The electrolytic reduction of alumina is normally carried out in a Hall-Heroult cell which comprises an elongated, shallow vessel lined with a conductor material, such as carbon, forming a cathode. The vessel holds a molten electrolyte, typically cryolite, containing a low concentration of dissolved alumina, and a number of carbon anodes dipped into the electrolyte from above. When a direct current is passed through the cell, molten aluminum is formed and descends to the bottom of the cell where it forms a pool acting as part of the cell cathode.
As electrolysis proceeds, the concentration of alumina in the electrolyte falls and more alumina is added periodically. When the concentration in these regions falls to about 2% by weight or less, the so-called “anode effect” is observed. This manifests itself as a high voltage and the appearance of fluorocarbons in the anode gases. The anode effect is disadvantage for a number of well known reasons and attempts are made to avoid and/or terminate the anode effect.
It would be highly desirable to be able to directly measure the alumina content of electrolysis cells. It is known to remove a sample from the electrolysis cell and analyze it for alumina content, but this is too slow to be commercially practical. Thus, most industrial processes have resorted to indirect evaluation of the alumina content by following an electrical parameter representative of the alumina concentration of the electrolyte. This parameter is generally a variation of the resistance at the cell electrode terminals such as a resistance trend (a.k.a. R-trend) indicator. The curve of the variation of resistance as a function of alumina content can be plotted by calibration and the alumina concentration can thereby be known. However, the measured resistance can be affected by factors other than the alumina concentration such as for example environmental (e.g. electrical) interference, perturbation generating phenomena, and other sources of noise which can be difficult to control or eliminate.
Digital filters are used in a wide range of domains for signal processing and conditioning.

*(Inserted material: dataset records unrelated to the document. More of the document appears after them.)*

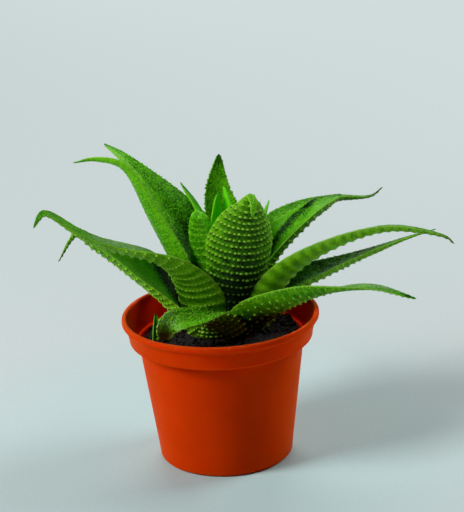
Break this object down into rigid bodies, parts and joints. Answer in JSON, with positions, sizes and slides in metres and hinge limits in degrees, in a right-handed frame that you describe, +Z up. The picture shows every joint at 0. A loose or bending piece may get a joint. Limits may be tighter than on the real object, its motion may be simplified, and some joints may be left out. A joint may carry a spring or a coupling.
{
  "type": "potted haworthia",
  "caption": "Small rosette succulent with toothed, pearl-ridged green leaves in a round tapered plastic pot of dark peat.",
  "frame": {"origin": "middle of the pot's flat underside, on the surface that the pot stands on", "axes": "+Z up along the pot's axis; -Y is the front that the picture shows; +X is the viewer's right"},
  "size_m": [0.1826, 0.1215, 0.1427],
  "materials": {
    "pot_plastic": "satin",
    "peat": "rough",
    "stem": "satin",
    "leaf": "satin",
    "heart_leaf": "satin"
  },
  "bodies": {
    "root": {"pot": "pot_plastic", "soil": "peat", "crown": "stem", "leaf_heart_left": "heart_leaf", "leaf_heart_right": "heart_leaf", "leaf_inner_left": "heart_leaf", "leaf_inner_curled": "heart_leaf", "leaf_inner_right": "heart_leaf", "leaf_front_upright": "leaf", "leaf_back_upright": "leaf", "leaf_right_back": "leaf", "leaf_upper_left_back": "leaf", "leaf_upper_left_front": "leaf", "leaf_right_upturned": "leaf", "leaf_left_long": "leaf", "leaf_right_long": "leaf", "leaf_left_hooked": "leaf", "leaf_right_lower": "leaf", "leaf_front_right_low": "leaf", "leaf_front_left_low": "leaf", "leaf_front_middle_low": "leaf", "leaf_back_low_right": "leaf", "leaf_back_low_middle": "leaf", "leaf_back_low_left": "leaf", "offset_shoot": "heart_leaf"}
  },
  "joints": []
}
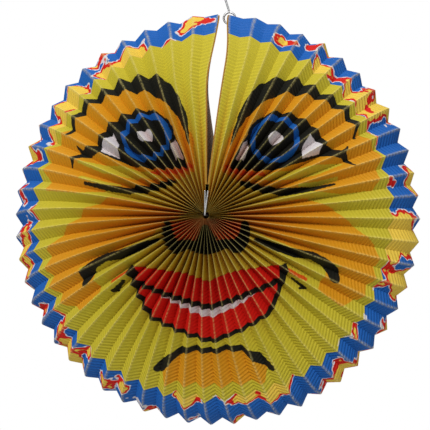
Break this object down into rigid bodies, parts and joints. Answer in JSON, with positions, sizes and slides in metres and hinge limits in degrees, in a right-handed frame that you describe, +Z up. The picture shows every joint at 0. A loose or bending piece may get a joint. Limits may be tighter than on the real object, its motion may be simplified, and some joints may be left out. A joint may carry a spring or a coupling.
{
  "type": "accordion paper lantern",
  "caption": "Round accordion lantern of crimped, pleated paper printed as a sun face, opened to a full ring between two card end boards, with a wire hanger.",
  "frame": {"origin": "middle of the hanger's eye, which the lantern hangs from", "axes": "+Z up; +X to the right of somebody who looks at the printed face; the printed face looks along -Y and the hub axis runs along Y"},
  "size_m": [0.3499, 0.1045, 0.4024],
  "materials": {
    "printed_paper": "crimped paper with a printed face, slightly waxed",
    "card": "plain brown card with rubbed edges",
    "eyelet_brass": "pressed, dull",
    "tinned_wire": "tinned wire, satin"
  },
  "bodies": {
    "hanger": {"hanger_wire": "tinned_wire"},
    "right_end": {"right_board": "card", "hanger_eyelet": "eyelet_brass", "hub_wire": "tinned_wire"},
    "fold_01": {"pleat_group_01": "printed_paper"},
    "fold_02": {"pleat_group_02": "printed_paper"},
    "fold_03": {"pleat_group_03": "printed_paper"},
    "fold_04": {"pleat_group_04": "printed_paper"},
    "fold_05": {"pleat_group_05": "printed_paper"},
    "fold_06": {"pleat_group_06": "printed_paper"},
    "fold_07": {"pleat_group_07": "printed_paper"},
    "fold_08": {"pleat_group_08": "printed_paper"},
    "fold_09": {"pleat_group_09": "printed_paper"},
    "fold_10": {"pleat_group_10": "printed_paper"},
    "fold_11": {"pleat_group_11": "printed_paper"},
    "fold_12": {"pleat_group_12": "printed_paper"},
    "fold_13": {"pleat_group_13": "printed_paper"},
    "fold_14": {"pleat_group_14": "printed_paper"},
    "fold_15": {"pleat_group_15": "printed_paper"},
    "fold_16": {"pleat_group_16": "printed_paper"},
    "fold_17": {"pleat_group_17": "printed_paper"},
    "left_end": {"pleat_group_18": "printed_paper", "left_board": "card"}
  },
  "joints": [
    {"name": "hanger_swing", "type": "hinge", "parent": "hanger", "child": "right_end", "pos_m": [0.01291, 0, -0.05351], "axis": [1, 0, 0], "range_deg": [-25, 25]},
    {"name": "fan_fold", "type": "hinge", "parent": "right_end", "child": "fold_01", "pos_m": [0, 0, -0.221], "axis": [0, -1, 0], "range_deg": [0, 18.9], "deforming": ["pleat_group_01"]},
    {"name": "fan_fold_02", "type": "hinge", "parent": "fold_01", "child": "fold_02", "pos_m": [0, 0, -0.221], "axis": [0, -1, 0], "range_deg": [0, 18.9], "deforming": ["pleat_group_02"]},
    {"name": "fan_fold_03", "type": "hinge", "parent": "fold_02", "child": "fold_03", "pos_m": [0, 0, -0.221], "axis": [0, -1, 0], "range_deg": [0, 18.9], "deforming": ["pleat_group_03"]},
    {"name": "fan_fold_04", "type": "hinge", "parent": "fold_03", "child": "fold_04", "pos_m": [0, 0, -0.221], "axis": [0, -1, 0], "range_deg": [0, 18.9], "deforming": ["pleat_group_04"]},
    {"name": "fan_fold_05", "type": "hinge", "parent": "fold_04", "child": "fold_05", "pos_m": [0, 0, -0.221], "axis": [0, -1, 0], "range_deg": [0, 18.9], "deforming": ["pleat_group_05"]},
    {"name": "fan_fold_06", "type": "hinge", "parent": "fold_05", "child": "fold_06", "pos_m": [0, 0, -0.221], "axis": [0, -1, 0], "range_deg": [0, 18.9], "deforming": ["pleat_group_06"]},
    {"name": "fan_fold_07", "type": "hinge", "parent": "fold_06", "child": "fold_07", "pos_m": [0, 0, -0.221], "axis": [0, -1, 0], "range_deg": [0, 18.9], "deforming": ["pleat_group_07"]},
    {"name": "fan_fold_08", "type": "hinge", "parent": "fold_07", "child": "fold_08", "pos_m": [0, 0, -0.221], "axis": [0, -1, 0], "range_deg": [0, 18.9], "deforming": ["pleat_group_08"]},
    {"name": "fan_fold_09", "type": "hinge", "parent": "fold_08", "child": "fold_09", "pos_m": [0, 0, -0.221], "axis": [0, -1, 0], "range_deg": [0, 18.9], "deforming": ["pleat_group_09"]},
    {"name": "fan_fold_10", "type": "hinge", "parent": "fold_09", "child": "fold_10", "pos_m": [0, 0, -0.221], "axis": [0, -1, 0], "range_deg": [0, 18.9], "deforming": ["pleat_group_10"]},
    {"name": "fan_fold_11", "type": "hinge", "parent": "fold_10", "child": "fold_11", "pos_m": [0, 0, -0.221], "axis": [0, -1, 0], "range_deg": [0, 18.9], "deforming": ["pleat_group_11"]},
    {"name": "fan_fold_12", "type": "hinge", "parent": "fold_11", "child": "fold_12", "pos_m": [0, 0, -0.221], "axis": [0, -1, 0], "range_deg": [0, 18.9], "deforming": ["pleat_group_12"]},
    {"name": "fan_fold_13", "type": "hinge", "parent": "fold_12", "child": "fold_13", "pos_m": [0, 0, -0.221], "axis": [0, -1, 0], "range_deg": [0, 18.9], "deforming": ["pleat_group_13"]},
    {"name": "fan_fold_14", "type": "hinge", "parent": "fold_13", "child": "fold_14", "pos_m": [0, 0, -0.221], "axis": [0, -1, 0], "range_deg": [0, 18.9], "deforming": ["pleat_group_14"]},
    {"name": "fan_fold_15", "type": "hinge", "parent": "fold_14", "child": "fold_15", "pos_m": [0, 0, -0.221], "axis": [0, -1, 0], "range_deg": [0, 18.9], "deforming": ["pleat_group_15"]},
    {"name": "fan_fold_16", "type": "hinge", "parent": "fold_15", "child": "fold_16", "pos_m": [0, 0, -0.221], "axis": [0, -1, 0], "range_deg": [0, 18.9], "deforming": ["pleat_group_16"]},
    {"name": "fan_fold_17", "type": "hinge", "parent": "fold_16", "child": "fold_17", "pos_m": [0, 0, -0.221], "axis": [0, -1, 0], "range_deg": [0, 18.9], "deforming": ["pleat_group_17"]},
    {"name": "fan_fold_18", "type": "hinge", "parent": "fold_17", "child": "left_end", "pos_m": [0, 0, -0.221], "axis": [0, -1, 0], "range_deg": [0, 18.9], "deforming": ["pleat_group_18"]}
  ],
  "couplings": [
    {"joint": "fan_fold_02", "follows": "fan_fold", "ratio": 1},
    {"joint": "fan_fold_03", "follows": "fan_fold", "ratio": 1},
    {"joint": "fan_fold_04", "follows": "fan_fold", "ratio": 1},
    {"joint": "fan_fold_05", "follows": "fan_fold", "ratio": 1},
    {"joint": "fan_fold_06", "follows": "fan_fold", "ratio": 1},
    {"joint": "fan_fold_07", "follows": "fan_fold", "ratio": 1},
    {"joint": "fan_fold_08", "follows": "fan_fold", "ratio": 1},
    {"joint": "fan_fold_09", "follows": "fan_fold", "ratio": 1},
    {"joint": "fan_fold_10", "follows": "fan_fold", "ratio": 1},
    {"joint": "fan_fold_11", "follows": "fan_fold", "ratio": 1},
    {"joint": "fan_fold_12", "follows": "fan_fold", "ratio": 1},
    {"joint": "fan_fold_13", "follows": "fan_fold", "ratio": 1},
    {"joint": "fan_fold_14", "follows": "fan_fold", "ratio": 1},
    {"joint": "fan_fold_15", "follows": "fan_fold", "ratio": 1},
    {"joint": "fan_fold_16", "follows": "fan_fold", "ratio": 1},
    {"joint": "fan_fold_17", "follows": "fan_fold", "ratio": 1},
    {"joint": "fan_fold_18", "follows": "fan_fold", "ratio": 1}
  ]
}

In particular a cascade of multiple filters, such as Kalman filters, can be used for smoothing of a signal to remove or minimize the noise content in a measured signal. The individual filter parameters can be chosen, for example, based on observations made in the time domain.
Digital filters have been used in the control of reduction cells to mitigate the impact of extraneous factors, such as those described above, on the resistance trend indicator. As the selection of filter parameters has typically been based on observations in the time domain, the impact of the filters in terms of attenuation as a function of frequency and other related performance characteristic is not generally known in these applications. Therefore, it has not been possible to predict the performance of the filters in the face of different phenomena (e.g. bubble noise, metal waves) that can occur in the reduction cell and affect measurement signals.
What is needed is a method for designing a cascade of digital filters for use in controlling an electrolytic reduction cell that permits the performance characteristic (e.g. frequency response, stabilization time, group delay) of the cascade of filters to be adapted in light of knowledge of various types of phenomena that can occur in the cell.